Fascial Stretch Therapy

What is Fascial Stretch Therapy (FST)?

  • FST is a form of assisted stretching during which the therapist takes the client through various stretch positions.
  • FST is very client oriented. The client needs to contract and relax a muscle as the therapist moves it through various stretch positions. FST uses the client's nervous system to improve the muscle's response by targeting the muscle stretch reflex.
  • After an FST treatment, a client typically reports an immediate sensation of "lightness" and freer movement at a restricted joint. An improved sensation of range of motion is due to improved blood flow to the muscle allowing it loosen and release.

Who would benefit from FST?

Clients we have treated with FST include those with the following history and diagnoses:

Sport/Musculoskeletal injuries such as:

  • Shoulders impingements
  • Hamstring and Quadriceps shortening
  • Hip Flexor restrictions from capsular locking
  • Gluteal tightness from strenuous running
  • Low back pain
  • Stiff calves from immobility and constant active usage

Neurological Conditions:

  • Stroke
  • Spinal Cord Injuries
  • Multiple Sclerosis
  • Parkinson's Disease

Motor Vehicle Collisions:

  • Acute or Chronic
  • Recovering from surgery/injury

Overuse and Repetitive injuries

  • Work related conditions
  • Sports related conditions

Why is FST beneficial?

The fascial system is often under recognized and treated.

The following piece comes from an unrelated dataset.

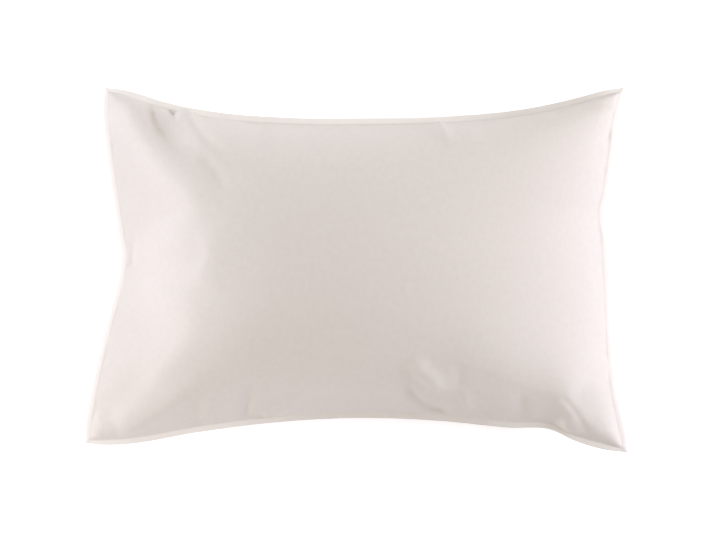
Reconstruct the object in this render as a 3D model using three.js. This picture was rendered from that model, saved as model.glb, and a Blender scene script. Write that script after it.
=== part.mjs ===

However, research is showing improved long term effects post FST treatment as it assists with the following:

  • Provides muscles with an environment where they can smoothly move
  • Transmits movements from muscles to bones
  • Acts as a supportive blanket for nerves and blood vessels as they pass through and between muscles

How does Fascial dysfunction contribute to pain, stiffness and tightness?

Impaired mobility, over exertion, and stiffness can cause muscles and connective tissue to "stick" to one another. When structures stick to one another, they reduce the proper flow of blood and increase compression on nerves. Therefore, muscles lack proper circulation and nutrition causing an increased sensation of tightness.

What does Fascia mean?

  • Fascia is connective tissue that surrounds muscles, groups of muscles, blood vessels, and nerves
  • Fascia binds some structures while allowing others to slide smoothly over each other
  • Fascia reduces friction to minimize the force put on muscles- that is, it can be thought of as coating muscle for smoother movement.
  • Fascia can be very elastic (such as the skin covering your elbow) to allow appropriate stretching of skin over a joint. Think of how the skin covering your elbow stretches as you bend your elbow and gathers as you straighten your arm.

What training does the Neurocore FST therapist have?

Robert Glean is a Certified Fascial Stretch Therapist from the Stretch to Win Institute of Toronto. He is also a Canadian graduate of Sutherland-Chan School in Toronto and has been a professional registered massage therapist for the past 8 years.

He has achieved extensive training in Swedish Massage, Hydrotherapy, Myofascial Release, Remedial Exercise, K-Taping (kinesiotaping), Sports Massage, and Lymphatic Drainage. His practice establishes him working with people of different ages from children to seniors, dysfunctions, different ailments, syndromes, sport related injuries, and overall tightness in muscles of daily routines.

Robert has found the FST has highly complimented his massage therapy treatments and provided his clients with improved range, reduced pain and overall well-being.